In the last post, we had created a simple
custom tag parsing script using PHP string functions. In this post,
we are going to continue our discussion on custom tag parsing but rather using
Regular Expressions. Here we will see how regular expressions can used to parse
strings, we will also see where to and where not to use Regular Expressions.
Before continuing, I expect that you have a working knowledge of Regular Expressions
if not please first check out this
websites.

Let us first create the previous custom tag parsing script using expressions:


<form name="form1" method="get" action="">

  <p>

    <!-- textarea should display previously wriiten text -->


    <textarea name="content" cols="35" rows="12" id="content"><? if (isset($_GET['content'])) echo $_GET['content']; ?></textarea>


  </p>

  <p>

    <input name="parse" type="submit" id="parse" value="Parse">

  </p>

</form>

<?



if(isset($_GET['parse']))


{

    $content = $_GET['content'];

    //convert newlines in the text to HTML "<br />"


    //required to keep formatting (newlines)

    $content = nl2br($content);

    

    //PHP function 'eregi_replace' replaces all occurences of the expression with the one mentioned


    //'\\1' is the string matched (one in parentheses '()' in the regular expression

    //it's a 'eregi_replace' thing not PHP's




    $content = eregi_replace('\.b\.(.+)\./b\.', '<strong>\\1</strong>', $content);

    $content = eregi_replace('\.i\.(.+)\./i\.', '<i>\\1</i>', $content);


    

    //now the variable $content contains HTML formatted text

    //display it

    echo '<hr />';


    echo $content;

}

?>

But should we use regular expressions here, answer is NO, because, first regular
expressions run slower and they add a fair bit of complexity where the same
thing could have been done easily using just string functions.

The reason for me staring this post with something contradicting to the theme
of the post is because people tend to avoid regular expressions thinking that
the same thing can be done otherwise (I just gave them one more chance!).
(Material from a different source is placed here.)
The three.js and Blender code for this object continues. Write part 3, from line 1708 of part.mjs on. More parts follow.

Well
it may be case sometimes but in many other cases where complex string manipulation
is required with efficiency there is but one choice, regular expressions. The
next example will illustrate this.

For this example we will parse ‘*’ (asterisk) and ‘_’
(underscore) for bolding and italicizing text (as in Google Talk / IM applications).
The following text:

Hello *World*. Hello _World_.

Will be parsed and displayed as:

Hello World. Hello World.

It is quite obvious that both tags’ start and end tags are the same.
Now let us see how this can be implemented (using regular expressions).
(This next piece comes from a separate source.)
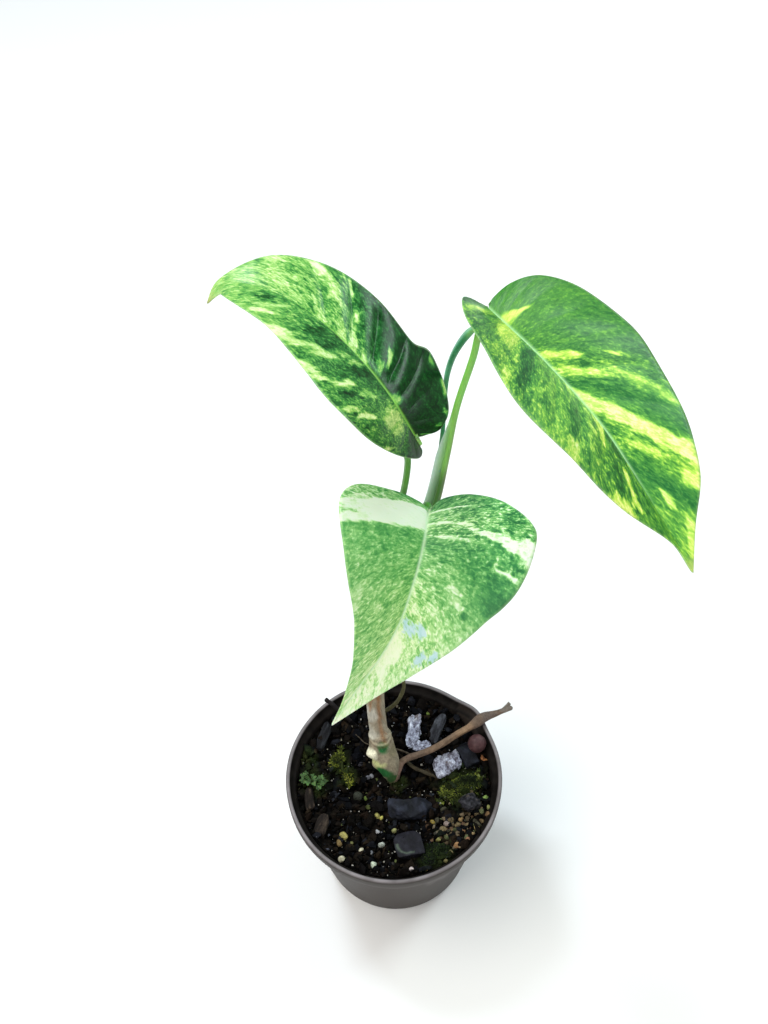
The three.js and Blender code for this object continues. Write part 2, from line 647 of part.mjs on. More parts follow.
function soilBody() {
  const bottom = pot.floor + gap;
  const outer = (z) => potInner(z) - gap;
  const middle = soil.level / 2;
  const profile = [[0, bottom], [outer(bottom), bottom], [outer(middle), middle]];
  for (let ring = soil.rings; ring >= 0; ring--) {
    profile.push([(outer(soil.level) * ring) / soil.rings, soil.level]);
  }
  const geometry = new THREE.LatheGeometry(profile.map(([r, z]) => new THREE.Vector2(r, z)), soil.sides);
  geometry.rotateX(Math.PI / 2);
  const position = geometry.getAttribute("position");
  for (let i = 0; i < position.count; i++) {
    if (position.getZ(i) < soil.level - 1) continue;
    position.setZ(i, soilTop(position.getX(i), position.getY(i)));
  }
  return solidOf(geometry);
}

// The ground plan of what lies or stands in the soil, as circles, so that no grain is cut by its hole.
const standing = [
  ...[...bedded, ...mossy].map(({ at, half }) => [at[0], at[1], Math.max(half[0], half[1])]),
  [12.6, 15.8, 5],
  [-1.4, 4, 7.5],
  [4.4, 10, 2.5],
  [8, 6.6, 2.5],
  [13, 4, 2.5],
  [18, 2.4, 3],
  [-2.6, 27, 2.5],
  [-16, 28.5, 4],
  [-19, 30, 4],
  [...seedling.at, 4],
];

function grainSolids() {
  const random = seeded(11);
  const grains = [];
  for (let tries = 0; grains.length < soil.grains && tries < 4000; tries++) {
    const way = random() * Math.PI * 2;
    const out = 38 * Math.sqrt(random());
    const [x, y] = [out * Math.cos(way), out * Math.sin(way)];
    const size = mix(soil.grainRadius[0], soil.grainRadius[1], random() ** 2);
    const near = ([cx, cy], reach) => Math.hypot(x - cx, y - cy) < size + reach;
    const crowded = standing.some((place) => near(place, place[2] + 0.8));
    const touching = grains.some((grain) => near(grain.at, grain.half[0] + gap));
    if (crowded || touching) continue;
    const half = [size, size * mix(0.7, 1, random()), size * 0.8];
    grains.push({ at: [x, y, soilTop(x, y) + size * 0.15], half, turn: random() * 180 });
  }
  return grains;
}

function grainSolid({ at, half, turn }) {
  const geometry = new THREE.IcosahedronGeometry(1, 0);
  geometry.scale(...half);
  geometry.rotateZ(radians(turn));
  geometry.translate(...at);
  return solidOf(geometry);
}

let ground = soilBody();
for (const grain of grainSolids()) ground = ground.add(grainSolid(grain));
for (const solid of [caneGrown, drySolid(gap), thinSolid(gap), oliveSolid(gap), twigSolid(gap)]) {
  ground = ground.subtract(solid);
}

// The holes go on below the ends of what stands in them.
function shaft(path, radius) {
  const end = path[path[0][2] < path[path.length - 1][2] ? 0 : path.length - 1];
  const hole = new THREE.CylinderGeometry(radius, radius, 2, 12);
  hole.rotateX(Math.PI / 2);
  hole.translate(end[0], end[1], end[2] + 0.4);
  return solidOf(hole);
}
ground = ground
  .subtract(shaft(cane.path, cane.foot + gap))
  .subtract(shaft(dryRoot.path, dryRoot.radius + gap))
  .subtract(shaft(oliveRoot.path, 1.1))
  .subtract(shaft(darkTwig.path, 1.3))
  .subtract(shaft(thinRoot.path, 1.1));

let lying = drySolid(gap).add(thinSolid(gap)).add(caneGrown);
bedded.forEach((piece, i) => {
  const solid = beddedSolid(piece, i + 1).subtract(lying);
  const pocket = beddedSolid(piece, i + 1, gap);
  addPiece(piece.name, solid, piece.finish);
  ground = ground.subtract(pocket);
  lying = lying.add(pocket);
});
mossy.forEach((piece, i) => {
  const solid = mossSolid(piece, i + 21).subtract(lying);
  const pocket = mossSolid(piece, i + 21, gap);
  addPiece(piece.name, solid, "moss");
  ground = ground.subtract(pocket);
  lying = lying.add(pocket);
});

// Seedling: thin stems from one point, each with a heart-shaped leaflet.
function leafletShape(length) {
  const shape = new THREE.Shape();
  shape.moveTo(0, 0);
  shape.quadraticCurveTo(0.75 * length, 0.45 * length, 0.42 * length, length);
  shape.quadraticCurveTo(0.2 * length, 1.12 * length, 0, 0.92 * length);
  shape.quadraticCurveTo(-0.2 * length, 1.12 * length, -0.42 * length, length);
  shape.quadraticCurveTo(-0.75 * length, 0.45 * length, 0, 0);
  return shape;
}

function seedlingSolid() {
  const [x, y] = seedling.at;
  const foot = soil.level - seedling.depth;
  const stem = curveOf([[x, y, foot], [x, y, soil.level + 2]]);
  let solid = tubeAlong(stem, 3, 6, () => seedling.footRadius);
  for (let i = 0; i < seedling.leaflets; i++) {
    const way = i * goldenTurn;
    const out = seedling.reach * (0.35 + 0.65 * ((i * 0.618) % 1));
    const height = soil.level + 1.6 + seedling.height * (0.5 + 0.5 * ((i * 0.38) % 1)) * 0.8;
    const end = [x + out * 0.8 * Math.cos(way), y + out * Math.sin(way), height];
    const bowHeight = (height + soil.level) / 2 + 1.2;
    const bow = [x + out * 0.3 * Math.cos(way), y + out * 0.3 * Math.sin(way), bowHeight];
    const sprig = curveOf([[x, y, soil.level + 0.6], bow, end]);
    solid = solid.add(tubeAlong(sprig, 3, 4, () => seedling.stemRadius));
    const leaflet = new THREE.ExtrudeGeometry(leafletShape(seedling.leafletLength), {
      depth: seedling.leafletThickness,
      bevelEnabled: false,
      curveSegments: 2,
    });
    leaflet.translate(0, -0.5, -seedling.leafletThickness / 2);
    leaflet.rotateX(radians(seedling.leafletRise));
    leaflet.rotateZ(way - Math.PI / 2);
    leaflet.translate(...end);
    solid = solid.add(solidOf(leaflet));
  }
  return solid;
}
addPiece("seedling", seedlingSolid(), "seedling");
const seedlingHole = curveOf([
  [...seedling.at, soil.level - seedling.depth - 0.5],
  [...seedling.at, soil.level + 3],
]);
ground = ground.subtract(tubeAlong(seedlingHole, 2, 8, () => seedling.footRadius + gap + 0.1));

addPiece("soil", ground, "soil");

export default plant;
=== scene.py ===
import math

import bmesh
import bpy
import numpy as np
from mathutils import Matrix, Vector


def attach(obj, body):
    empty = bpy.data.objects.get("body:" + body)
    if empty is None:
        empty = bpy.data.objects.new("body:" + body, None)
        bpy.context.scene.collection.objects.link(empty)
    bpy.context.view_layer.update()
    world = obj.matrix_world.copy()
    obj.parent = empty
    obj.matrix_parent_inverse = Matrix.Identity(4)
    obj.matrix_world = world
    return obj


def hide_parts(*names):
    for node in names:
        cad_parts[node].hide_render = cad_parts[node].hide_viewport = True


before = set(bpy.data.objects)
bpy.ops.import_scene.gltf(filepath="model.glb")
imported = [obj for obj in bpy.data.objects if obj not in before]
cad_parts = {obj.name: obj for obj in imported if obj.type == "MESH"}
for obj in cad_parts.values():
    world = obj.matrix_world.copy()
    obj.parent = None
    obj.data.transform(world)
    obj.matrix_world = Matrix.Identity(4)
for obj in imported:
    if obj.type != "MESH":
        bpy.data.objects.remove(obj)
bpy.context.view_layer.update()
print("frame loaded:", len(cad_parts), "nodes")

toMetres = 0.001


# Small sums

# An sRGB hex colour as linear light: each channel over 12.92 where it is dark, and elsewhere
# (channel + 0.055) / 1.055 to the power 2.4.
def linear(hexText):
    values = np.array([int(hexText[i:i + 2], 16) for i in (1, 3, 5)]) / 255
    return np.where(values <= 0.04045, values / 12.92, ((values + 0.055) / 1.055) ** 2.4)


def unit(vectors):  # each vector over its own length
    return vectors / np.maximum(np.linalg.norm(vectors, axis=-1, keepdims=True), 1e-12)


def mix(first, second, share):  # the first, moved a share of the way to the second
    return first + (second - first) * share


def smooth(value, low, high):  # 0 below low, 1 above high, and s * s * (3 - 2 s) between
    share = np.clip((value - low) / (high - low), 0, 1)
    return share * share * (3 - 2 * share)


def bump(value, middle, spread):  # a bell of height 1: e to the minus squared distance, in spreads
    return np.exp(-(((value - middle) / spread) ** 2))


noiseRule = {
    "primes": [73856093, 19349663, 83492791], "stir": 1274126177, "seedShift": 17.31, "layerTotal": 1.6}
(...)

<form name="form1" method="get" action="">

  <p>

    <!-- textarea should display previously wriiten text -->


    <textarea name="content" cols="35" rows="12" id="content"><? if (isset($_GET['content'])) echo $_GET['content']; ?></textarea>


  </p>

  <p>

    <input name="parse" type="submit" id="parse" value="Parse">

  </p>

</form>

<?



if(isset($_GET['parse']))


{

    $content = $_GET['content'];

    //convert newlines in the text to HTML "<br />"


    //required to keep formatting (newlines)

    $content = nl2br($content);

    

    //match anything between the tags but not the tag itself


    //otherwise '*hello* world *hello*'

    //will be print 'hello* world *hello' in bold

    //and not 'hello(in bold) world hello(again in bold)'




    $content = eregi_replace('\*(.[^*]+)\*', '<strong>\\1</strong>', $content);

    $content = eregi_replace('\_(.[^_]+)\_', '<i>\\1</i>', $content);


    

    //now the variable $content contains HTML formatted text

    //display it

    echo '<hr />';


    echo $content;

}

?>